Scarlett moves to Scotland.
Extraña, sensacional, sublime, inolvidable. Todos ellos adjetivos en las críticas que se han rendido a Under the Skin, una película de la que difícilmente uno olvida las sensaciones encontradas al abandonar la sala. Un elegante misterio envuelve la atmósfera que ha creado Jonathan Glazer, enmarcada por los nebulosos paisajes verdes de Escocia que habita una Scarlett Johansson aséptica, inodora, que no indolora.
Porque ella es letal. Este interesante personaje es fundamental para llenar los sombríos y depurados espacios que en varias ocasiones se eliminan en una atemporalidad, se vuelven futuristas, líquidos. Y Glazer parece querer hablar del fin del mundo, o no, quizá del inicio, o no, quizá es una metáfora para hablar del mal, o de la incomunicación, o de da igual qué. Johansson sigue a ciegas al director de Sexy Beast, mucho más acertado en sus aventuras cinematográficas que cuando decidió que Nicole Kidman creyera en la reencarnación hace tan sólo unos años.

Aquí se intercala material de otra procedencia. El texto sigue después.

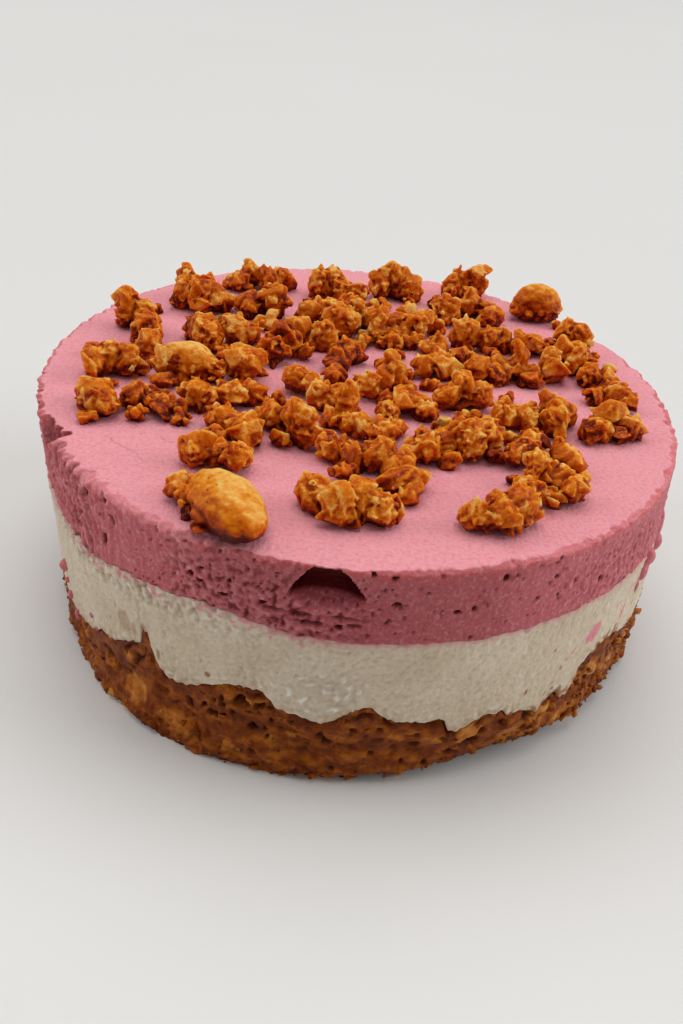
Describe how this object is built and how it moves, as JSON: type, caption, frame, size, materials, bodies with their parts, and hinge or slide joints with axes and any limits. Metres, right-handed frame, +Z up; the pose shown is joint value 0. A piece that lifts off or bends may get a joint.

De nuevo dejando que todo el peso recaiga en un personaje, Glazer ha abandonado el deseo de contar una historia en pos de punzar, de tocar, de hacer sentir algo. Y aunque este algo pueda buscar algunos de los conceptos mencionados arriba, lo cierto es que da lo mismo. Podemos dibujar las líneas de la trama describiendo lo que hace esta mujer que viaja en furgoneta, que es devorar u ofrecer mucho amor a unos hombres a quienes busca por las calles de Edimburgo. Sus carnosos labios sonríen a estos extraños que se van con ella no sabemos dónde, pero que seguramente la seguirían hasta el fin del mundo. Así utiliza el director la figura de la neoyorquina, cuyas curvas a lo Marilyn Monroe invocan a la femme fatale más salvaje.
Este atractivo que de sobras invoca el nombre de la actriz es usado por Glazer especialmente para abrir la cinta. Su voz arrastrada y esa mirada que tan bien explotó Woody Allen llena las primeras secuencias en los únicos momentos de diálogo de la película. Por lo tanto, y sin ningún género de dudas, estamos ante una película silente, como lo era el mal llamado cine mudo. Al igual que esas películas, la música habla más que las pocas palabras que se oyen, y que cumplen antes la función de meros efectos, usados aquí para provocar una nota de humor o para recalcar su inoperancia, la futilidad de hablar por hablar.
Por otro lado, la presencia de la neoyorquina bien invoca al Jack Nicholson que en las garras de Antonioni se perdía en Andalucía, o a la Ingrid Bergman que enamorada de Rossellini se volvía loca en los caminos sin asfaltar de Stromboli. Al igual que su extraña aparición repentina al inicio de la película, en un lugar inmaculadamente blanco, Johansson parece literalmente lanzada a esta pelicula-experiencia. “Hala, a interpretar”, parece que le dice Glazer, tras soltarla en más de una ocasión a este escenario, bien en una desértica playa británica, o bien en un descampado con pequeños hooligans, momentos en los que uno puede sencillamente ver a la celebrity Johansson perdida en Escocia, una presencia de otro mundo entre estos habitantes que ni hablan ni actúan como ella.
Sin duda, Under the Skin es un hipnótico pretexto para ver a la actriz en su mejor papel desde Lost in Translation, con el que en cierto modo comparte similitudes. Su trabajo no sale mal parado, aunque Glazer le confió casi todos los planos a cambio de una prudencia que básicamente requería no cambiar de mueca. Sin embargo, cuando la historia quiere dar un paso –de ratón– y hasta aparece otro personaje durante más de cinco minutos, sus dotes actorales se muestran un tanto exiguas.
Pero como decíamos, la historia es lo de menos. Se presenta como una pura cuestión de ritmo antes que como una necesidad narrativa. Eso hace que las metáforas que uno pueda querer buscar y pretender encontrar encajen con la trama, pero se sientan un tanto superficiales. Ése es quizá el menor mérito de Under the Skin, que en cambio logra una atmósfera inquietante y perturbadora, con humor y terror muy negros, que da gusto ver en el cine.